3. Gender. You note that the literature shows high engagement of women in the dried fish sector and that it suggests strategies for improving women’s opportunities and economic returns. You note, however that the literature does not engage sufficiently with broad prevailing gender ideologies in Bangladesh that may block the ability for women to realize the benefits from the more technical development interventions that the authors propose. This is an astute observation and suggests another important possible contribution from the research of the BD team. To this, I would add that it might be useful to frame this critical observation in terms of intersectionality, as we already know that women’s capacity to realize benefits from development interventions is further shaped other kinds of identity factors including religion and ethnicity. Aklima Akter is planning to work in this area for her Master’s research, so it would be a good idea for the BD team and Aklima to coordinate their research activities and analyses. Aklima, for example, may be able to help expand and refine this section of the BD team’s literature review.

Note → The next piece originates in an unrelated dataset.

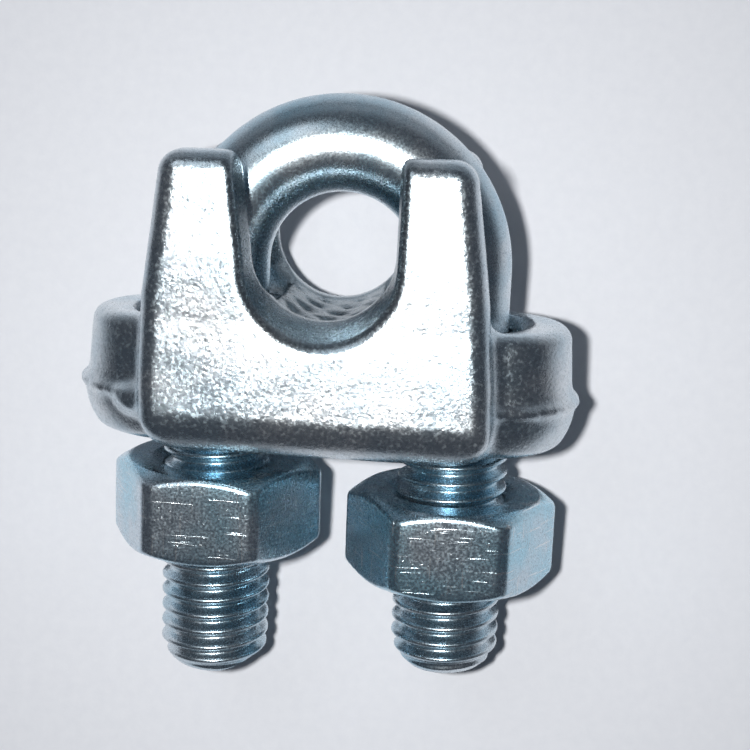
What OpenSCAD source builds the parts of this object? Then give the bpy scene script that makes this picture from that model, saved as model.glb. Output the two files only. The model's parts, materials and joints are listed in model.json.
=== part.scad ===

4. Dublachar and labour exploitation. You identify Dublachar as a key geographical site in Bangladesh for dried fish processing, but also as an extreme negative example of labour exploitation patterns in dried fish processing that exist in the country. This is an insightful move on your part to point out Dublachar as a lens on some of the most problematic aspects of dried fish processing in Bangladesh. I was also struck by the links between Dublachar and other geographical spaces and flows in the Bangladesh dried fish sector. Two points here: 1. I think you really need to also bring in Ben and Mostafa’s 2019 chapter[1] as another important reflection on Dublachar. (That chapter also has important material on gender ideology in the Bangladesh dried fish that speaks to your point above about ideology and exploitation of women). 2. Mahfuzar Rahman’s PhD project is looking particularly at labour exploitation and human rights so, as with Aklima and Sami, it will be important to engage in conversation with him about how to make your mutual research projects complementary.

Two further general comments:

1. I really like the direction that you have taken so far with the literature review in the identification of key themes and lessons for future work. I agree, nevertheless, that it makes sense to see this as a work in progress that will continue to be refined over the coming months. I wonder, however, whether we might aim by a certain date to flesh the review out to the point where it might be submitted to a journal? It seems to me that there’s enough promise in the approach you have taken for this to be a formal project output of this sort, in addition to its function of informing project research in Bangladesh. If you think this makes sense, I would suggest getting inputs from the students’ literature reviews, as they have also done/will do considerable work in reviewing the literature. We would need one or a few of you to steer this process if you think aiming for a journal publication makes sense.

2. The one major piece that is currently missing from the review is an effort to chart the representativeness of your review. There are considerably more references than you have mentioned in the Zotero library on Bangladesh. If we want to make the review publishable, we would need to make a grounded argument for how the references you have chosen to focus on are particularly representative of the broader literature and/or make particularly important contributions the key themes that you have identified. In other words, a more complete mapping of the literature is needed to frame the paper if we want to make it publishable.